**TASK TO CARRY OUT**
The listing below contains a span that opens with the line containing "rivets_brow_band();" and closes with the line containing "obj.parent = empty". Return that span exactly.

**RECORDS PROVIDED**
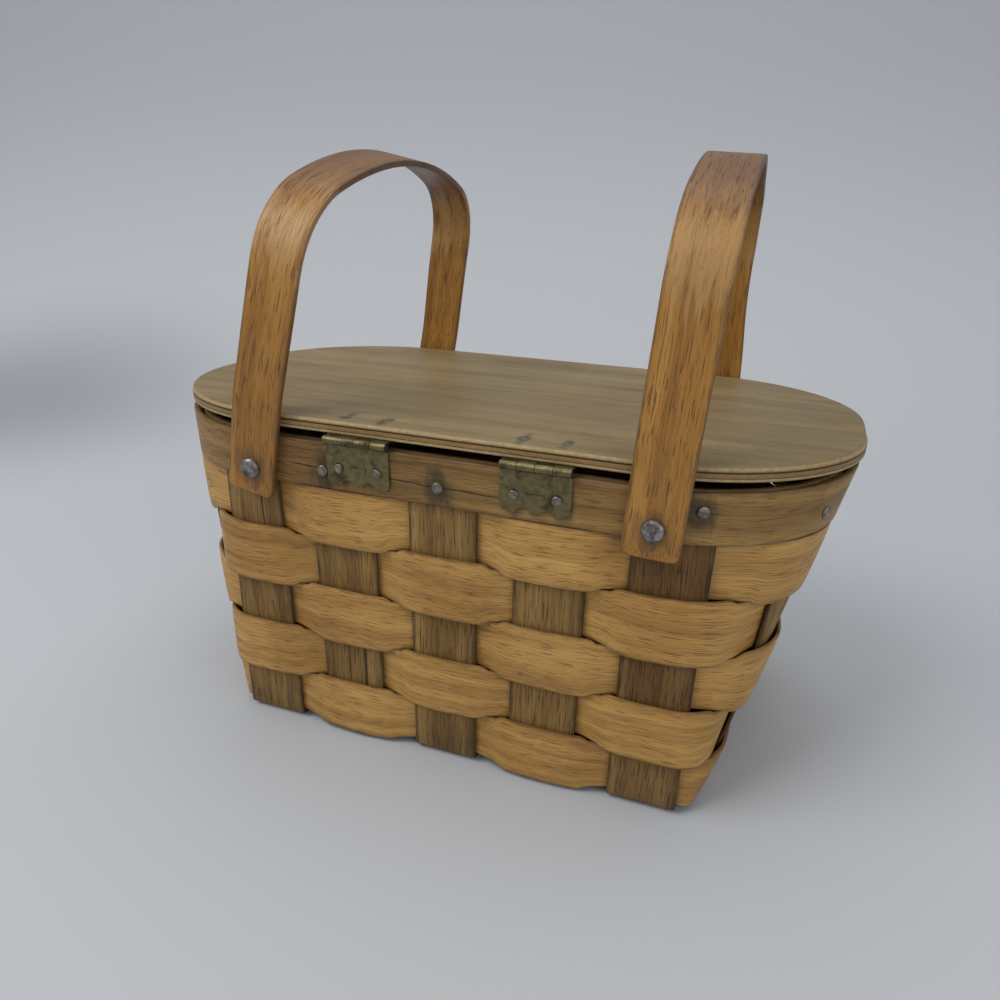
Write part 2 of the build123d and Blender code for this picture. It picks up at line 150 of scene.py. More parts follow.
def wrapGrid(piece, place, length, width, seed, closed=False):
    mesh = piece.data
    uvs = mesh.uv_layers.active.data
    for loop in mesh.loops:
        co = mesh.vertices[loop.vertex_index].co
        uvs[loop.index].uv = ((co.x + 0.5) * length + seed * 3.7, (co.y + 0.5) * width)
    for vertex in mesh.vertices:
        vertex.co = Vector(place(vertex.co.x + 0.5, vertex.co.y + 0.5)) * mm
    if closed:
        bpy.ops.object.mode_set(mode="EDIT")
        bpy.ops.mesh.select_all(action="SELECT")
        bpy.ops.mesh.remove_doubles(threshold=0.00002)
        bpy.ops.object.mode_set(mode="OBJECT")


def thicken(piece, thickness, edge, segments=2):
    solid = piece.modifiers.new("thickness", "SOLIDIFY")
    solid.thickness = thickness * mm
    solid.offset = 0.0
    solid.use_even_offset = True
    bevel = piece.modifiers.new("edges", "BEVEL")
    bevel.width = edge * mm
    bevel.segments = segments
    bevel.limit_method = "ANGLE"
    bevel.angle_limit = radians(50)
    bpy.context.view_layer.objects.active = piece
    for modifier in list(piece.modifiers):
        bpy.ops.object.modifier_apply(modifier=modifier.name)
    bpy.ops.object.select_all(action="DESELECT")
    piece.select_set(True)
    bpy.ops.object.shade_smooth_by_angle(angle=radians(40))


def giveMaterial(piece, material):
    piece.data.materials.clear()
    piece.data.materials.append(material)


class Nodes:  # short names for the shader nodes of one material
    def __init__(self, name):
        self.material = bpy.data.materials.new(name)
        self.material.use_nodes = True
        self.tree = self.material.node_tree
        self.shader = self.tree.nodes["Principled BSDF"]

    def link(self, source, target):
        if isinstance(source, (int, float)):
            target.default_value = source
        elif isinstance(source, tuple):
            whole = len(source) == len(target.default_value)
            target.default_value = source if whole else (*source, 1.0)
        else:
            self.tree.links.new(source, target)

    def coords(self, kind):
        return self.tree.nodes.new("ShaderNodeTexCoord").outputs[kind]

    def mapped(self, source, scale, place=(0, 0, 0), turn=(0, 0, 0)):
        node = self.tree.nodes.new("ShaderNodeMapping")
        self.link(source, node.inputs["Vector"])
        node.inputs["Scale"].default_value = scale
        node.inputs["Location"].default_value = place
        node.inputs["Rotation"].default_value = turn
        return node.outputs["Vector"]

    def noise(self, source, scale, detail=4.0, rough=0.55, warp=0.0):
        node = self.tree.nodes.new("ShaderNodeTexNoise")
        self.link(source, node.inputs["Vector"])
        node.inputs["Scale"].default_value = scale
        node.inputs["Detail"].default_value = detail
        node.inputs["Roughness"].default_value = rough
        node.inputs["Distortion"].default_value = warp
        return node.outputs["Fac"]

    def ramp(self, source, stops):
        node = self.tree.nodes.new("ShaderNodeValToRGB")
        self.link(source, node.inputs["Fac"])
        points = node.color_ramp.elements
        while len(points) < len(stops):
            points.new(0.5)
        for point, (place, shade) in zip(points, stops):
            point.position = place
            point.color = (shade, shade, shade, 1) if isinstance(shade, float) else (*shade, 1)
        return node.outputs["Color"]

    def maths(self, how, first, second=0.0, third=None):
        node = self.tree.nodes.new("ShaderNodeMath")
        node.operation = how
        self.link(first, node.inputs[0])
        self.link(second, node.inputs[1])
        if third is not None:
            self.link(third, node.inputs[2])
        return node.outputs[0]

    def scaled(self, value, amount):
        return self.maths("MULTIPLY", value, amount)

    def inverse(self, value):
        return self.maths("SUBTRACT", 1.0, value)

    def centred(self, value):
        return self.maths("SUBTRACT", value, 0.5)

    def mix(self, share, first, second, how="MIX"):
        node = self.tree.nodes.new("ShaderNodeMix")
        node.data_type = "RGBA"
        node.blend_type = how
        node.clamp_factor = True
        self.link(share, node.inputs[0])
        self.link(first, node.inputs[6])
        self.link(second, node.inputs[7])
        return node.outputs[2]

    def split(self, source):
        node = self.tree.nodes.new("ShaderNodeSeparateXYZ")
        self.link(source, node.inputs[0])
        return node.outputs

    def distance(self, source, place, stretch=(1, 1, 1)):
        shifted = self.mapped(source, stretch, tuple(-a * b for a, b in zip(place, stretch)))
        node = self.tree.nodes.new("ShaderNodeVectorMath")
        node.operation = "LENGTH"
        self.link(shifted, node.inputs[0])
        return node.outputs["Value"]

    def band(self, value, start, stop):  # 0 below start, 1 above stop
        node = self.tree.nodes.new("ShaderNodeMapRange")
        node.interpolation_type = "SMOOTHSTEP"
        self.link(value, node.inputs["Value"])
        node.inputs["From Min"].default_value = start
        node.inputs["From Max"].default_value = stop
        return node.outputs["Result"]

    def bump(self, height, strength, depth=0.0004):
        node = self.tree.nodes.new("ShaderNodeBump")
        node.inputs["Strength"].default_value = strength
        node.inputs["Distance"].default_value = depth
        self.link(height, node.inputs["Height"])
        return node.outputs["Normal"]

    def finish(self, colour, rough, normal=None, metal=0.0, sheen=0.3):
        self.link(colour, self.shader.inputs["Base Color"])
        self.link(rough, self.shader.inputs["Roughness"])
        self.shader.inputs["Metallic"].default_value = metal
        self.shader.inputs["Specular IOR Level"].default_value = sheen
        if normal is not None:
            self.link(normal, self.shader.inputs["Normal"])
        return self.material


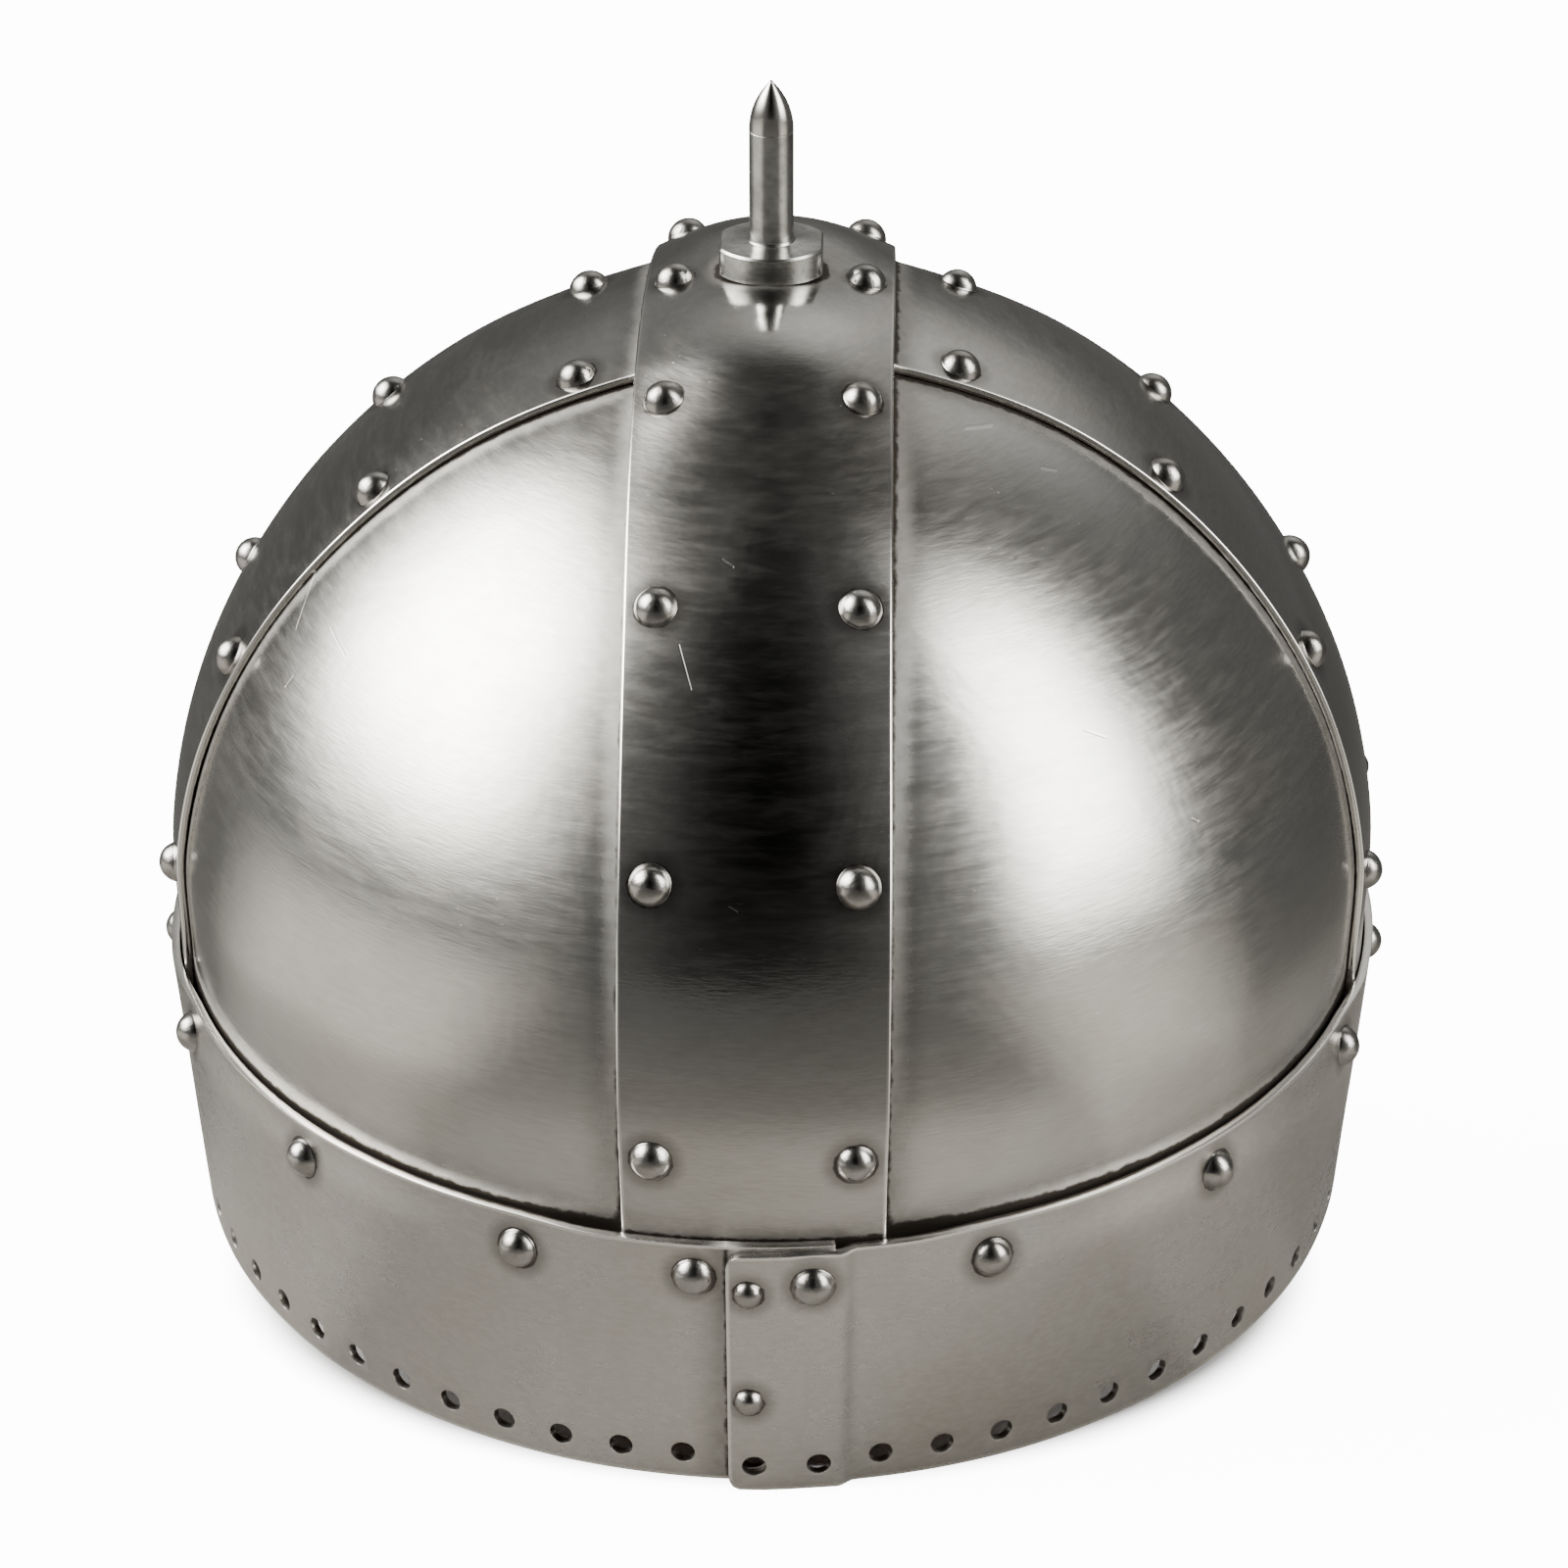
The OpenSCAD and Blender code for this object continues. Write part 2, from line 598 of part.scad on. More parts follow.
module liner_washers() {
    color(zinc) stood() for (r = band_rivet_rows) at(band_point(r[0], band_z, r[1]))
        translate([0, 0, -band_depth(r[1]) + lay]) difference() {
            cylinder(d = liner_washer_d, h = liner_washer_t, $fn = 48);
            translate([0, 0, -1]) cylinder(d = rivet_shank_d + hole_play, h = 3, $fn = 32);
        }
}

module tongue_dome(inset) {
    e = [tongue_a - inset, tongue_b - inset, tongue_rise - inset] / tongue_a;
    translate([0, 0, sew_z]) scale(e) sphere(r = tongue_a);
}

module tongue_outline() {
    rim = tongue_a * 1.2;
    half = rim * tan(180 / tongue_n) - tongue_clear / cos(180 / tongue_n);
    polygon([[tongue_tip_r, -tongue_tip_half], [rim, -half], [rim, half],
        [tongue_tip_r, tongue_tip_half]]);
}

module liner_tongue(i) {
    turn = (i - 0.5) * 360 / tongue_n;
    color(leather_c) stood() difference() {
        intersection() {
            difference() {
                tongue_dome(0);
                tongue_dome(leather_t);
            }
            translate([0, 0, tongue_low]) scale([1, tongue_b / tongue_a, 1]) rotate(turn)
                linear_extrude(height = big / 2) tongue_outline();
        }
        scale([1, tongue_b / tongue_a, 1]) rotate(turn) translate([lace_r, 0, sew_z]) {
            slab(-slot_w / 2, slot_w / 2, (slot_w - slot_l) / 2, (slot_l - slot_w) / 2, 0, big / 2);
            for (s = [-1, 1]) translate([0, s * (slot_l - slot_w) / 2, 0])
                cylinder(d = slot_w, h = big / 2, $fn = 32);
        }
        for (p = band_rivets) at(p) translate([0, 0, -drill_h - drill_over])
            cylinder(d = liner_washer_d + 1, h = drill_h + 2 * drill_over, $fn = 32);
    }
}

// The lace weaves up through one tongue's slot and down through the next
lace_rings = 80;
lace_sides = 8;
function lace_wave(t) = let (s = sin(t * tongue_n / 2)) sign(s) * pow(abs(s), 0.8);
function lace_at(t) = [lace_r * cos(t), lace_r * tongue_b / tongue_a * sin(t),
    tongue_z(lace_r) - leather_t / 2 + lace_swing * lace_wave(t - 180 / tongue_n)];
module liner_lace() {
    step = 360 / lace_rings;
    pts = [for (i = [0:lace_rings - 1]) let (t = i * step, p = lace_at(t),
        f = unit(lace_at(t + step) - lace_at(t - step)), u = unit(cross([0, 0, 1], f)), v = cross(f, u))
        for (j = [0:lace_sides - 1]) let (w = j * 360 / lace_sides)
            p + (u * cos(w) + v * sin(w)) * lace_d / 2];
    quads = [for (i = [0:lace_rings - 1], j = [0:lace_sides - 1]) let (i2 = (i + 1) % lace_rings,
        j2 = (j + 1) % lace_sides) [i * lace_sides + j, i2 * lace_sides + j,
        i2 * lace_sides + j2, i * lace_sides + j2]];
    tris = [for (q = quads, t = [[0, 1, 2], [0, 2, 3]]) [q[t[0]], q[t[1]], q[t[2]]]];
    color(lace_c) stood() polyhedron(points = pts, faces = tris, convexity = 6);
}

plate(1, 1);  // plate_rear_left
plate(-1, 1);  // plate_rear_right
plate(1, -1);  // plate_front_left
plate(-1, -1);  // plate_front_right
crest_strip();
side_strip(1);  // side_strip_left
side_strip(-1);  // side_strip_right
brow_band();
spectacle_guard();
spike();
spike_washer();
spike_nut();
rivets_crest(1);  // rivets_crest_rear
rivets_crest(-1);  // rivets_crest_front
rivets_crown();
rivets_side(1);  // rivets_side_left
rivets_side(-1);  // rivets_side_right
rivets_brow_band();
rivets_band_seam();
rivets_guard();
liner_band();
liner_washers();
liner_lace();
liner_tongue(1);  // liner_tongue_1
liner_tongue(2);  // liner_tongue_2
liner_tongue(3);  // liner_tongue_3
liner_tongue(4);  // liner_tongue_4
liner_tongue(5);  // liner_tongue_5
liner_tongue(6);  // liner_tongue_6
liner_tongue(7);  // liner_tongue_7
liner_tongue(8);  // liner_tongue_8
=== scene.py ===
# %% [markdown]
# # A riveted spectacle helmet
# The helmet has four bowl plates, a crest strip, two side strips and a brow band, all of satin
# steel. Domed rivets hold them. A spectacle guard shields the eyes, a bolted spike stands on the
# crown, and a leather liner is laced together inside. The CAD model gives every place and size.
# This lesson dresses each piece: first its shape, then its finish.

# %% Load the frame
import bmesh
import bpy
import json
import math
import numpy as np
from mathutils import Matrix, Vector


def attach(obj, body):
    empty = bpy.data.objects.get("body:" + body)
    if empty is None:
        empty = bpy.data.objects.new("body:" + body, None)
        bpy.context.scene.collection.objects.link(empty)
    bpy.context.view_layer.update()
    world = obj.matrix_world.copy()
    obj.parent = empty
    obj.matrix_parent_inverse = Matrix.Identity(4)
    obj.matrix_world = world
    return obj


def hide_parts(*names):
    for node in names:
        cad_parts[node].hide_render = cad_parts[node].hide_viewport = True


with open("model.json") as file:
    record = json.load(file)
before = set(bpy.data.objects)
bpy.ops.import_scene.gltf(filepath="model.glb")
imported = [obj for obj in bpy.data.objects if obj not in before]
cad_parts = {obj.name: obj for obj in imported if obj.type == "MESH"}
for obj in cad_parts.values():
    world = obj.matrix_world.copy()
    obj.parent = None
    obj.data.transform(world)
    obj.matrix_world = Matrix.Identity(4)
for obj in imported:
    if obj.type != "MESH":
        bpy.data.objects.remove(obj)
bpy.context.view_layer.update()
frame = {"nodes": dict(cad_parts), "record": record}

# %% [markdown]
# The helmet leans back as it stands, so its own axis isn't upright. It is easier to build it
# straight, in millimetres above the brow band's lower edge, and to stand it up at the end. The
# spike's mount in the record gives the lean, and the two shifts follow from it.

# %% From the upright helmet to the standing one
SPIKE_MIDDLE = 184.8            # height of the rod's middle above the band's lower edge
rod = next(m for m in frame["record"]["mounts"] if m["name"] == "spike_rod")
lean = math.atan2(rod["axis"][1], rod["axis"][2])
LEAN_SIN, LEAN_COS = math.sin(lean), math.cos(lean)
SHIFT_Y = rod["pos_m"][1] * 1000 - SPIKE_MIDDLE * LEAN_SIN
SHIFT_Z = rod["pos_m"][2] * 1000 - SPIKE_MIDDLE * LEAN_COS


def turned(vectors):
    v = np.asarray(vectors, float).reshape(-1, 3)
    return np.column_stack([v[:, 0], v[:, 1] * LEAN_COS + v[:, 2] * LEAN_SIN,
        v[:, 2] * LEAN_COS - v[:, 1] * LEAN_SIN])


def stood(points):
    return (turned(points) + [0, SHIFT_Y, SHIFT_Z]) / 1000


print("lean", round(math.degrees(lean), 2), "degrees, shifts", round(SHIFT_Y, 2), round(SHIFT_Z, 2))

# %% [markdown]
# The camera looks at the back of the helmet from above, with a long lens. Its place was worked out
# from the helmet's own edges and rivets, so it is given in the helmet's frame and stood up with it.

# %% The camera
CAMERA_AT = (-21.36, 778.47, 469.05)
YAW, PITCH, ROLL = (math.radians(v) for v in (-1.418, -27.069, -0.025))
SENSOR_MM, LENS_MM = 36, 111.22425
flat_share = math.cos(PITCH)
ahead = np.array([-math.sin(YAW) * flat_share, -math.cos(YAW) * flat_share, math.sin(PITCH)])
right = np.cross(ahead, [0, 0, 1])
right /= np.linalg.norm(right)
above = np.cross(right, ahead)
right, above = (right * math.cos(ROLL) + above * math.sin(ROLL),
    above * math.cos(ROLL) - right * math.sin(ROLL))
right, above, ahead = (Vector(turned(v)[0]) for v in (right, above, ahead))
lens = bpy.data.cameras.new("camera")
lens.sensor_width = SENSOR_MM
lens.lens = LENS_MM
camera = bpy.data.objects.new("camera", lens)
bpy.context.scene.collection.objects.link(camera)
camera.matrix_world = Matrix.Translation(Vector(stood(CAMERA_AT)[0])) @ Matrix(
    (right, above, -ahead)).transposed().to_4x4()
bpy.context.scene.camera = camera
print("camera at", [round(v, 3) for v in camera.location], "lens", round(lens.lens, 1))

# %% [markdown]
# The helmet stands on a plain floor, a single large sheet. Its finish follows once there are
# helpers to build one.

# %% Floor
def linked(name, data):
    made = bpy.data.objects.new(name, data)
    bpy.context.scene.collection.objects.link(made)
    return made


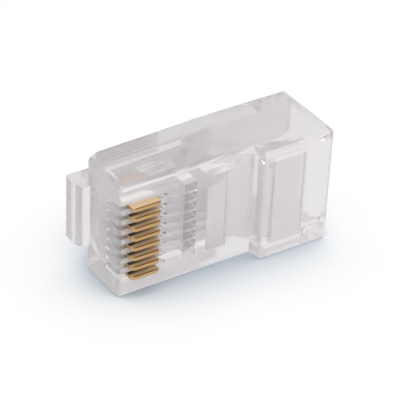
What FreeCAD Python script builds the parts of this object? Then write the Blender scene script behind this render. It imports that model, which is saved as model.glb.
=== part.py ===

**EXERCISE SOLUTION**
rivets_brow_band();
rivets_band_seam();
rivets_guard();
liner_band();
liner_washers();
liner_lace();
liner_tongue(1);  // liner_tongue_1
liner_tongue(2);  // liner_tongue_2
liner_tongue(3);  // liner_tongue_3
liner_tongue(4);  // liner_tongue_4
liner_tongue(5);  // liner_tongue_5
liner_tongue(6);  // liner_tongue_6
liner_tongue(7);  // liner_tongue_7
liner_tongue(8);  // liner_tongue_8
=== scene.py ===
# %% [markdown]
# # A riveted spectacle helmet
# The helmet has four bowl plates, a crest strip, two side strips and a brow band, all of satin
# steel. Domed rivets hold them. A spectacle guard shields the eyes, a bolted spike stands on the
# crown, and a leather liner is laced together inside. The CAD model gives every place and size.
# This lesson dresses each piece: first its shape, then its finish.

# %% Load the frame
import bmesh
import bpy
import json
import math
import numpy as np
from mathutils import Matrix, Vector


def attach(obj, body):
    empty = bpy.data.objects.get("body:" + body)
    if empty is None:
        empty = bpy.data.objects.new("body:" + body, None)
        bpy.context.scene.collection.objects.link(empty)
    bpy.context.view_layer.update()
    world = obj.matrix_world.copy()
    obj.parent = empty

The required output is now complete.